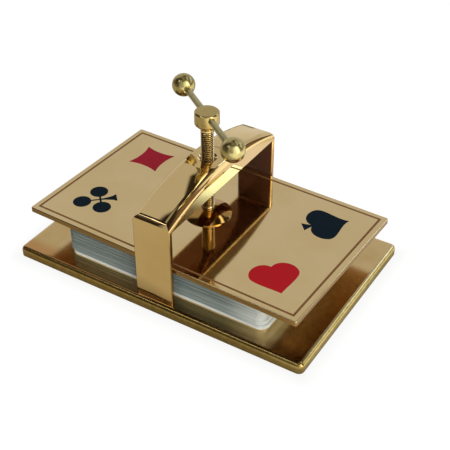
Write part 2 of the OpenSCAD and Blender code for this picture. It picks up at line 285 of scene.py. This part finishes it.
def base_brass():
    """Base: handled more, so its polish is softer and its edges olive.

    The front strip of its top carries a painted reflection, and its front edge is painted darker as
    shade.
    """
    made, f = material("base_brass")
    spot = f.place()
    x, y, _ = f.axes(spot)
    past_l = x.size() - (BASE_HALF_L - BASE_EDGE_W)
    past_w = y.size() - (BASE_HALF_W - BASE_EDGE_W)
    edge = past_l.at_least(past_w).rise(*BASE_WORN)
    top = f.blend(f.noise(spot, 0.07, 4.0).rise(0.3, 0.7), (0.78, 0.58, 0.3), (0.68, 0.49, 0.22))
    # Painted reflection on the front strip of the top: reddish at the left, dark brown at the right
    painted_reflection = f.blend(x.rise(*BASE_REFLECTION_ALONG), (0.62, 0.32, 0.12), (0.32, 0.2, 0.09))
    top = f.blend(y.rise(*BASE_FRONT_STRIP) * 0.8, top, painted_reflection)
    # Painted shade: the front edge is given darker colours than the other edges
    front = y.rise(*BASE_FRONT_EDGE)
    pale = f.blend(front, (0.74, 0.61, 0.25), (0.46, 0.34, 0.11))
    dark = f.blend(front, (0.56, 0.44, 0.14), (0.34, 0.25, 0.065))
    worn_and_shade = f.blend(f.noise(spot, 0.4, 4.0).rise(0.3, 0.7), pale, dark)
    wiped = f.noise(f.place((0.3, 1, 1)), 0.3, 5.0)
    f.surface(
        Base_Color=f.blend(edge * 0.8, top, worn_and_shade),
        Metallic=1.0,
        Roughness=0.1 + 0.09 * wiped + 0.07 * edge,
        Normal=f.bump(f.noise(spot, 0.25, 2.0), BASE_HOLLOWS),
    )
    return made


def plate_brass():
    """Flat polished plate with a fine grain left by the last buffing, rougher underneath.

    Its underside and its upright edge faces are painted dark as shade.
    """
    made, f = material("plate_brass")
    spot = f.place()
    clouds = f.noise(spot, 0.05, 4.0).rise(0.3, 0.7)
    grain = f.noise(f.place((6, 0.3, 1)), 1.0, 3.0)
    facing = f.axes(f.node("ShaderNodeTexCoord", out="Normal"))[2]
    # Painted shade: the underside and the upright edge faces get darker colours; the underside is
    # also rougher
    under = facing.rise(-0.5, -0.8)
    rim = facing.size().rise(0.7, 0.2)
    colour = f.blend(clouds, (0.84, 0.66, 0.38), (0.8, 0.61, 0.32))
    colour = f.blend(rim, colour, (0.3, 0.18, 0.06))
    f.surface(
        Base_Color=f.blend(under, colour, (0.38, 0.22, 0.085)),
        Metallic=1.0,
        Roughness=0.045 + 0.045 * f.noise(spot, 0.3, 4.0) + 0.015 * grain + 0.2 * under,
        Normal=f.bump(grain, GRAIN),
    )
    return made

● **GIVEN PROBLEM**
Your task is to repeat each line of the material exactly.

● **WRITTEN RESPONSE**
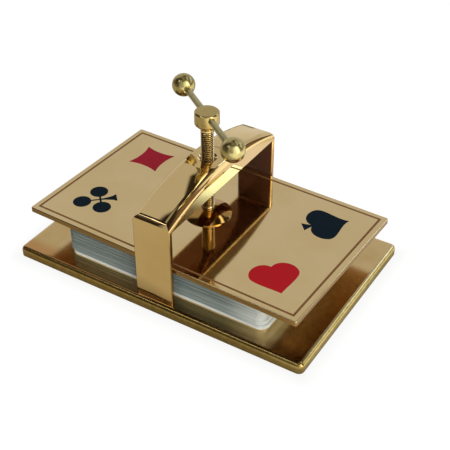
Write part 2 of the OpenSCAD and Blender code for this picture. It picks up at line 285 of scene.py. This part finishes it.
def base_brass():
    """Base: handled more, so its polish is softer and its edges olive.

    The front strip of its top carries a painted reflection, and its front edge is painted darker as
    shade.
    """
    made, f = material("base_brass")
    spot = f.place()
    x, y, _ = f.axes(spot)
    past_l = x.size() - (BASE_HALF_L - BASE_EDGE_W)
    past_w = y.size() - (BASE_HALF_W - BASE_EDGE_W)
    edge = past_l.at_least(past_w).rise(*BASE_WORN)
    top = f.blend(f.noise(spot, 0.07, 4.0).rise(0.3, 0.7), (0.78, 0.58, 0.3), (0.68, 0.49, 0.22))
    # Painted reflection on the front strip of the top: reddish at the left, dark brown at the right
    painted_reflection = f.blend(x.rise(*BASE_REFLECTION_ALONG), (0.62, 0.32, 0.12), (0.32, 0.2, 0.09))
    top = f.blend(y.rise(*BASE_FRONT_STRIP) * 0.8, top, painted_reflection)
    # Painted shade: the front edge is given darker colours than the other edges
    front = y.rise(*BASE_FRONT_EDGE)
    pale = f.blend(front, (0.74, 0.61, 0.25), (0.46, 0.34, 0.11))
    dark = f.blend(front, (0.56, 0.44, 0.14), (0.34, 0.25, 0.065))
    worn_and_shade = f.blend(f.noise(spot, 0.4, 4.0).rise(0.3, 0.7), pale, dark)
    wiped = f.noise(f.place((0.3, 1, 1)), 0.3, 5.0)
    f.surface(
        Base_Color=f.blend(edge * 0.8, top, worn_and_shade),
        Metallic=1.0,
        Roughness=0.1 + 0.09 * wiped + 0.07 * edge,
        Normal=f.bump(f.noise(spot, 0.25, 2.0), BASE_HOLLOWS),
    )
    return made


def plate_brass():
    """Flat polished plate with a fine grain left by the last buffing, rougher underneath.

    Its underside and its upright edge faces are painted dark as shade.
    """
    made, f = material("plate_brass")
    spot = f.place()
    clouds = f.noise(spot, 0.05, 4.0).rise(0.3, 0.7)
    grain = f.noise(f.place((6, 0.3, 1)), 1.0, 3.0)
    facing = f.axes(f.node("ShaderNodeTexCoord", out="Normal"))[2]
    # Painted shade: the underside and the upright edge faces get darker colours; the underside is
    # also rougher
    under = facing.rise(-0.5, -0.8)
    rim = facing.size().rise(0.7, 0.2)
    colour = f.blend(clouds, (0.84, 0.66, 0.38), (0.8, 0.61, 0.32))
    colour = f.blend(rim, colour, (0.3, 0.18, 0.06))
    f.surface(
        Base_Color=f.blend(under, colour, (0.38, 0.22, 0.085)),
        Metallic=1.0,
        Roughness=0.045 + 0.045 * f.noise(spot, 0.3, 4.0) + 0.015 * grain + 0.2 * under,
        Normal=f.bump(grain, GRAIN),
    )
    return made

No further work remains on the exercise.